GRR (Gross Revenue Retention) measures retained revenue EXCLUDING expansion — capped at 100%. NRR (Net Revenue Retention) INCLUDES expansion and can exceed 100%. Healthy SaaS: GRR ≥ 90%, NRR ≥ 110%. NRR > 100% means your existing customer cohort grew revenue this period without acquiring new customers — the metric Wall Street values most.

What's a healthy LTV:CAC ratio?+

Target ≥ 3:1 (you make $3+ for every $1 spent acquiring). Below 1:1 means you're losing money per customer. Above 5:1 often signals you're under-investing in growth — there's room to spend more on acquisition and accelerate. Pair with CAC payback for a complete picture.

How is LTV calculated?+

Bessemer formula: ARPA × gross margin ÷ monthly churn rate. So $400 ARPA × 75% gross margin ÷ 3% monthly churn = $10,000 LTV. The formula assumes constant churn and ARPA over the customer lifetime — useful directional metric, not a measured value.

What's CAC payback?+

Months it takes to recover the customer acquisition cost from gross profit. CAC ÷ (ARPA × gross margin). Target ≤ 12 months for healthy growth-stage SaaS; ≤ 6 months is excellent; > 24 months problematic except for very-low-churn enterprise.

What is the Rule of 40?+

YoY revenue growth % + EBITDA margin % ≥ 40%. Coined by Brad Feld; now the single-number health check for growth-stage SaaS. 60% growth − 20% EBITDA = 40 (passes). 30% growth + 20% EBITDA = 50 (passes). Public SaaS trading multiples are strongly correlated with this number.
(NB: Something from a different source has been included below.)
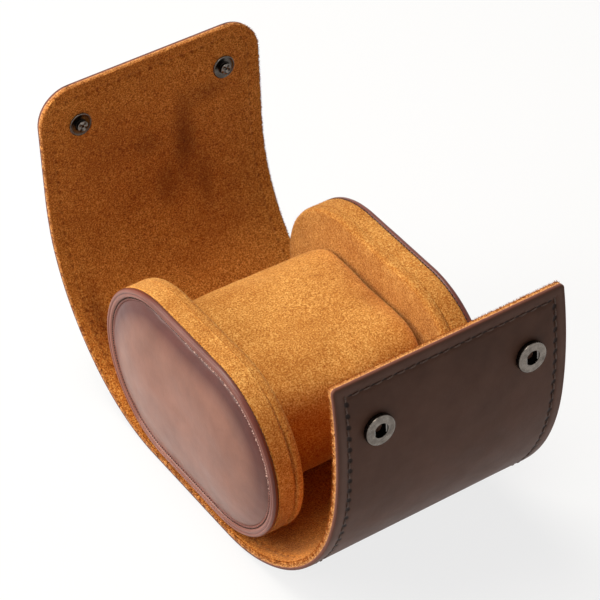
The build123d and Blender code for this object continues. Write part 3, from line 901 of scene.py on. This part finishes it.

How should I compute CAC?+

Fully-loaded: total sales + marketing spend (people, tools, paid media, content, events, ramp time) ÷ new customers acquired. Not just paid media. For accurate LTV:CAC, include the salary of your sales reps, not just their commission.

What if I have annual contracts?+

Convert to MRR for these metrics. A $12,000 annual contract = $1,000 MRR for the purposes of the SaaS metrics framework. ARR (which is just MRR × 12) reflects the run-rate, not the cash collected — annual prepay just affects working capital, not the unit-economic story.

Is my data stored?+

No. All math runs in your browser. MRR, customer count, and financials never touch any server.